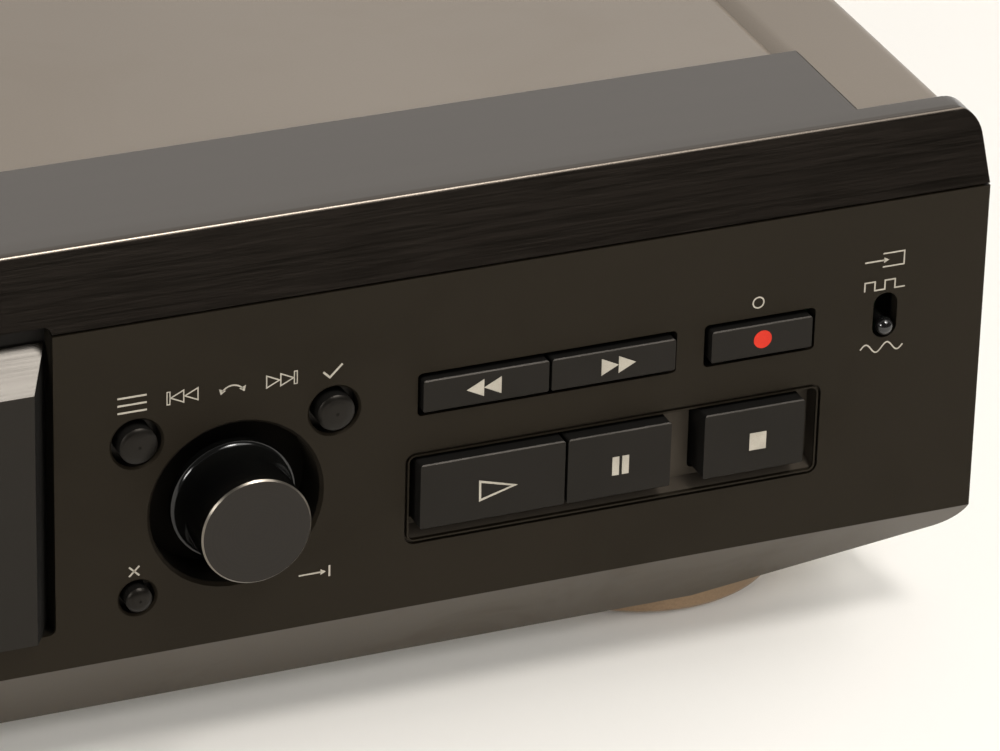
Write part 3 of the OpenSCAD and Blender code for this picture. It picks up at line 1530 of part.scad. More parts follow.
module lead_screw() {
  turns = floor((screw_back - screw_front - 1) / screw_pitch);
  color("silver") {
    turned(screw_x, rod_z, concat(
      [[0, screw_front - 3], [spindle_r, screw_front - 3], [spindle_r, screw_front + 0.4]],
      [for (i = [0:turns - 1]) for (p = [[1.15, 0], [lead_r, 0.3], [lead_r, 0.7]])
          [p[0], screw_front + 0.4 + (i + p[1]) * screw_pitch]],
      [[spindle_r, screw_front + 0.4 + turns * screw_pitch], [spindle_r, screw_back + 9],
        [0, screw_back + 9]]
    ));
  }
}

// flat-sided motor that turns the lead screw
module sled_motor() {
  flat = rod_z - deck_top;
  color([0.5, 0.5, 0.52]) difference() {
    intersection() {
      rod_along_y(6, screw_x, screw_back + 3, screw_back + 15, rod_z);
      block([screw_x - 7, screw_back, rod_z - flat], [screw_x + 7, screw_back + 20, rod_z + flat]);
    }
    rod_along_y(spindle_r + run_gap, screw_x, screw_back, screw_back + 9.5, rod_z);
  }
}

module head_arm() {
  color([0.75, 0.75, 0.72]) {
    rod_along_x(2, bay_x - 4.2, bay_x + 4.2, hinge_y, hinge_z);
    rod_along_x(spindle_r, bay_x - 6.6, bay_x + 6.6, hinge_y, hinge_z);
    block([bay_x - 4, lens_y - 3, hinge_z - 0.6], [bay_x + 4, hinge_y, hinge_z + 0.6]);
    block([bay_x - 2, lens_y - 2.5, hinge_z - 2], [bay_x + 2, lens_y + 2.5, hinge_z - 0.5]);
  }
}

bottom_chassis();
rear_panel();
top_cover();
front_fascia();
fascia_trim();
feet();
foot_pads();
case_screws();
bay_bezel();
display_window();
slot_flap();
eject_button();
jog_knob();
encoder_shaft();
encoder_collar();
jog_encoder();
menu_button();
yes_button();
clear_button();
rewind_button();
forward_button();
record_button();
play_button();
pause_button();
stop_button();
input_lever();
input_switch();
power_button();
standby_lamp();
ir_window();
phones_jack();
display_button();
front_board();
left_board();
tact_switches();
display_tube();
display_board();
phono_sockets();
optical_sockets();
mains_inlet();
transformer();
power_board();
capacitors();
heatsink();
main_board();
mech_bracket();
mech_dampers();
mech_frame();
cartridge_holder();
loading_slider();
loading_gear();
loading_pinion();
loading_motor();
spindle_motor();
turntable();
pickup_sled();
guide_rods();
lead_screw();
sled_motor();
head_arm();
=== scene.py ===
import json
import math

import bmesh
import bpy
from mathutils import Matrix, Vector


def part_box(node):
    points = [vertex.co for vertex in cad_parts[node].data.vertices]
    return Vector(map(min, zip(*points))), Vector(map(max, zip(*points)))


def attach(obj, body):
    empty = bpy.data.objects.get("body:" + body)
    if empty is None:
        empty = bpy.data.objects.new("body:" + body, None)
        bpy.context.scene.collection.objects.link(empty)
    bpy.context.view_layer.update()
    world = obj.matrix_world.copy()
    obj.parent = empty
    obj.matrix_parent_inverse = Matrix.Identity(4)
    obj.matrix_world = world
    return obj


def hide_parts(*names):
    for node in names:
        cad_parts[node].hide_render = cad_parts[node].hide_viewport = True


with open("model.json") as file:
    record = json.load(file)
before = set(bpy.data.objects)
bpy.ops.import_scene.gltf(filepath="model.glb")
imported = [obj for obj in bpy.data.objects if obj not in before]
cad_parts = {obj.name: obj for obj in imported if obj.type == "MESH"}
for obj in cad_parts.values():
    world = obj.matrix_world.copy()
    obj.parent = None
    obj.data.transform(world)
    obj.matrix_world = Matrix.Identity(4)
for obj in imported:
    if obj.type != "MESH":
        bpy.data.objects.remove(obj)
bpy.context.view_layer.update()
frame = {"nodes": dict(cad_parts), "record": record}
nodes = frame["nodes"]
scene = bpy.context.scene
print("frame loaded:", len(nodes), "nodes")

mm = 0.001
tiny = 1e-6  # lengths under this count as none

# places on the deck, in mm, as the frame has them
deck = {
    "panelY": -132.8,
    "rowKeyY": -133.8,
    "pocketKeyY": -134.8,
    "ejectKeyY": -136.3,
    "rearY": 131.2,
    "bayX": -19.6,
    "knobX": 85.35,
    "knobZ": 48.405,
}


def tone(red, green, blue):
    # a colour as the eye reads it, 0 to 255, made linear
    def linear(value):
        value /= 255
        return value / 12.92 if value <= 0.04045 else ((value + 0.055) / 1.055) ** 2.4
    return (linear(red), linear(green), linear(blue), 1)


def newMesh(name, bm, material, smooth=True, angle=35):
    mesh = bpy.data.meshes.new(name)
    bmesh.ops.recalc_face_normals(bm, faces=bm.faces)
    for face in bm.faces:
        face.smooth = smooth
    bm.edges.ensure_lookup_table()
    for edge in bm.edges:
        if len(edge.link_faces) == 2 and edge.calc_face_angle(0) > math.radians(angle):
            edge.smooth = False
    bm.to_mesh(mesh)
    bm.free()
    mesh.materials.append(material)
    piece = bpy.data.objects.new(name, mesh)
    scene.collection.objects.link(piece)
    return piece


def place(piece, body):
    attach(piece, body)


def addTurned(bm, profile, steps, toPoint):
    # turns a closed profile of (radius, height) round its axis
    rings = []
    for radius, height in profile:
        if radius < tiny:
            rings.append([bm.verts.new(toPoint(0, 0, height))])
            continue
        ring = []
        for i in range(steps):
            turn = 2 * math.pi * i / steps
            ring.append(bm.verts.new(toPoint(radius * math.cos(turn), radius * math.sin(turn), height)))
        rings.append(ring)
    closed = profile[0][0] > tiny
    pairs = list(zip(rings, rings[1:])) + ([(rings[-1], rings[0])] if closed else [])
    for low, high in pairs:
        for i in range(steps):
            j = (i + 1) % steps
            corners = []
            for vert in (low[i % len(low)], low[j % len(low)], high[j % len(high)], high[i % len(high)]):
                if vert not in corners:
                    corners.append(vert)
            if len(corners) > 2:
                bm.faces.new(corners)


def addPlate(bm, outline, front, back):
    # a flat shape in the panel's plane, from its outline of (x, z)
    near = [bm.verts.new((x * mm, front * mm, z * mm)) for x, z in outline]
    far = [bm.verts.new((x * mm, back * mm, z * mm)) for x, z in outline]
    bm.faces.new(near)
    bm.faces.new(far[::-1])
    for i in range(len(outline)):
        j = (i + 1) % len(outline)
        bm.faces.new((near[j], near[i], far[i], far[j]))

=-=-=

WRITTEN TASK
Print the material above once more, exactly.

THE RESPONSE
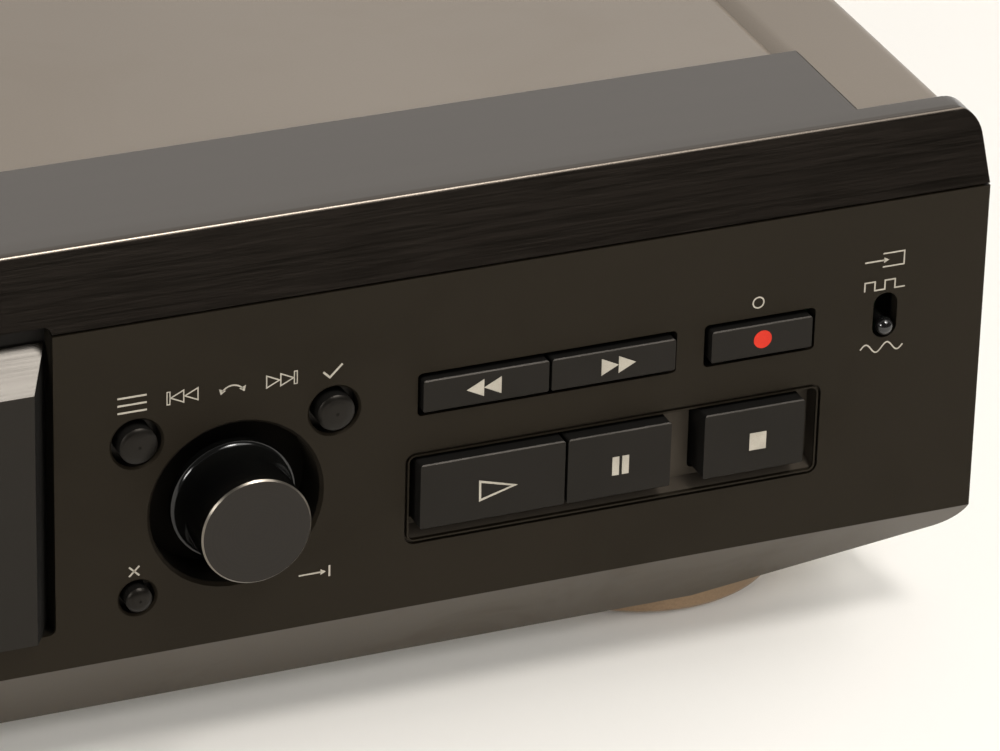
Write part 3 of the OpenSCAD and Blender code for this picture. It picks up at line 1530 of part.scad. More parts follow.
module lead_screw() {
  turns = floor((screw_back - screw_front - 1) / screw_pitch);
  color("silver") {
    turned(screw_x, rod_z, concat(
      [[0, screw_front - 3], [spindle_r, screw_front - 3], [spindle_r, screw_front + 0.4]],
      [for (i = [0:turns - 1]) for (p = [[1.15, 0], [lead_r, 0.3], [lead_r, 0.7]])
          [p[0], screw_front + 0.4 + (i + p[1]) * screw_pitch]],
      [[spindle_r, screw_front + 0.4 + turns * screw_pitch], [spindle_r, screw_back + 9],
        [0, screw_back + 9]]
    ));
  }
}

// flat-sided motor that turns the lead screw
module sled_motor() {
  flat = rod_z - deck_top;
  color([0.5, 0.5, 0.52]) difference() {
    intersection() {
      rod_along_y(6, screw_x, screw_back + 3, screw_back + 15, rod_z);
      block([screw_x - 7, screw_back, rod_z - flat], [screw_x + 7, screw_back + 20, rod_z + flat]);
    }
    rod_along_y(spindle_r + run_gap, screw_x, screw_back, screw_back + 9.5, rod_z);
  }
}

module head_arm() {
  color([0.75, 0.75, 0.72]) {
    rod_along_x(2, bay_x - 4.2, bay_x + 4.2, hinge_y, hinge_z);
    rod_along_x(spindle_r, bay_x - 6.6, bay_x + 6.6, hinge_y, hinge_z);
    block([bay_x - 4, lens_y - 3, hinge_z - 0.6], [bay_x + 4, hinge_y, hinge_z + 0.6]);
    block([bay_x - 2, lens_y - 2.5, hinge_z - 2], [bay_x + 2, lens_y + 2.5, hinge_z - 0.5]);
  }
}

bottom_chassis();
rear_panel();
top_cover();
front_fascia();
fascia_trim();
feet();
foot_pads();
case_screws();
bay_bezel();
display_window();
slot_flap();
eject_button();
jog_knob();
encoder_shaft();
encoder_collar();
jog_encoder();
menu_button();
yes_button();
clear_button();
rewind_button();
forward_button();
record_button();
play_button();
pause_button();
stop_button();
input_lever();
input_switch();
power_button();
standby_lamp();
ir_window();
phones_jack();
display_button();
front_board();
left_board();
tact_switches();
display_tube();
display_board();
phono_sockets();
optical_sockets();
mains_inlet();
transformer();
power_board();
capacitors();
heatsink();
main_board();
mech_bracket();
mech_dampers();
mech_frame();
cartridge_holder();
loading_slider();
loading_gear();
loading_pinion();
loading_motor();
spindle_motor();
turntable();
pickup_sled();
guide_rods();
lead_screw();
sled_motor();
head_arm();
=== scene.py ===
import json
import math

import bmesh
import bpy
from mathutils import Matrix, Vector


def part_box(node):
    points = [vertex.co for vertex in cad_parts[node].data.vertices]
    return Vector(map(min, zip(*points))), Vector(map(max, zip(*points)))


def attach(obj, body):
    empty = bpy.data.objects.get("body:" + body)
    if empty is None:
        empty = bpy.data.objects.new("body:" + body, None)
        bpy.context.scene.collection.objects.link(empty)
    bpy.context.view_layer.update()
    world = obj.matrix_world.copy()
    obj.parent = empty
    obj.matrix_parent_inverse = Matrix.Identity(4)
    obj.matrix_world = world
    return obj


def hide_parts(*names):
    for node in names:
        cad_parts[node].hide_render = cad_parts[node].hide_viewport = True


with open("model.json") as file:
    record = json.load(file)
before = set(bpy.data.objects)
bpy.ops.import_scene.gltf(filepath="model.glb")
imported = [obj for obj in bpy.data.objects if obj not in before]
cad_parts = {obj.name: obj for obj in imported if obj.type == "MESH"}
for obj in cad_parts.values():
    world = obj.matrix_world.copy()
    obj.parent = None
    obj.data.transform(world)
    obj.matrix_world = Matrix.Identity(4)
for obj in imported:
    if obj.type != "MESH":
        bpy.data.objects.remove(obj)
bpy.context.view_layer.update()
frame = {"nodes": dict(cad_parts), "record": record}
nodes = frame["nodes"]
scene = bpy.context.scene
print("frame loaded:", len(nodes), "nodes")

mm = 0.001
tiny = 1e-6  # lengths under this count as none

# places on the deck, in mm, as the frame has them
deck = {
    "panelY": -132.8,
    "rowKeyY": -133.8,
    "pocketKeyY": -134.8,
    "ejectKeyY": -136.3,
    "rearY": 131.2,
    "bayX": -19.6,
    "knobX": 85.35,
    "knobZ": 48.405,
}


def tone(red, green, blue):
    # a colour as the eye reads it, 0 to 255, made linear
    def linear(value):
        value /= 255
        return value / 12.92 if value <= 0.04045 else ((value + 0.055) / 1.055) ** 2.4
    return (linear(red), linear(green), linear(blue), 1)


def newMesh(name, bm, material, smooth=True, angle=35):
    mesh = bpy.data.meshes.new(name)
    bmesh.ops.recalc_face_normals(bm, faces=bm.faces)
    for face in bm.faces:
        face.smooth = smooth
    bm.edges.ensure_lookup_table()
    for edge in bm.edges:
        if len(edge.link_faces) == 2 and edge.calc_face_angle(0) > math.radians(angle):
            edge.smooth = False
    bm.to_mesh(mesh)
    bm.free()
    mesh.materials.append(material)
    piece = bpy.data.objects.new(name, mesh)
    scene.collection.objects.link(piece)
    return piece


def place(piece, body):
    attach(piece, body)


def addTurned(bm, profile, steps, toPoint):
    # turns a closed profile of (radius, height) round its axis
    rings = []
    for radius, height in profile:
        if radius < tiny:
            rings.append([bm.verts.new(toPoint(0, 0, height))])
            continue
        ring = []
        for i in range(steps):
            turn = 2 * math.pi * i / steps
            ring.append(bm.verts.new(toPoint(radius * math.cos(turn), radius * math.sin(turn), height)))
        rings.append(ring)
    closed = profile[0][0] > tiny
    pairs = list(zip(rings, rings[1:])) + ([(rings[-1], rings[0])] if closed else [])
    for low, high in pairs:
        for i in range(steps):
            j = (i + 1) % steps
            corners = []
            for vert in (low[i % len(low)], low[j % len(low)], high[j % len(high)], high[i % len(high)]):
                if vert not in corners:
                    corners.append(vert)
            if len(corners) > 2:
                bm.faces.new(corners)


def addPlate(bm, outline, front, back):
    # a flat shape in the panel's plane, from its outline of (x, z)
    near = [bm.verts.new((x * mm, front * mm, z * mm)) for x, z in outline]
    far = [bm.verts.new((x * mm, back * mm, z * mm)) for x, z in outline]
    bm.faces.new(near)
    bm.faces.new(far[::-1])
    for i in range(len(outline)):
        j = (i + 1) % len(outline)
        bm.faces.new((near[j], near[i], far[i], far[j]))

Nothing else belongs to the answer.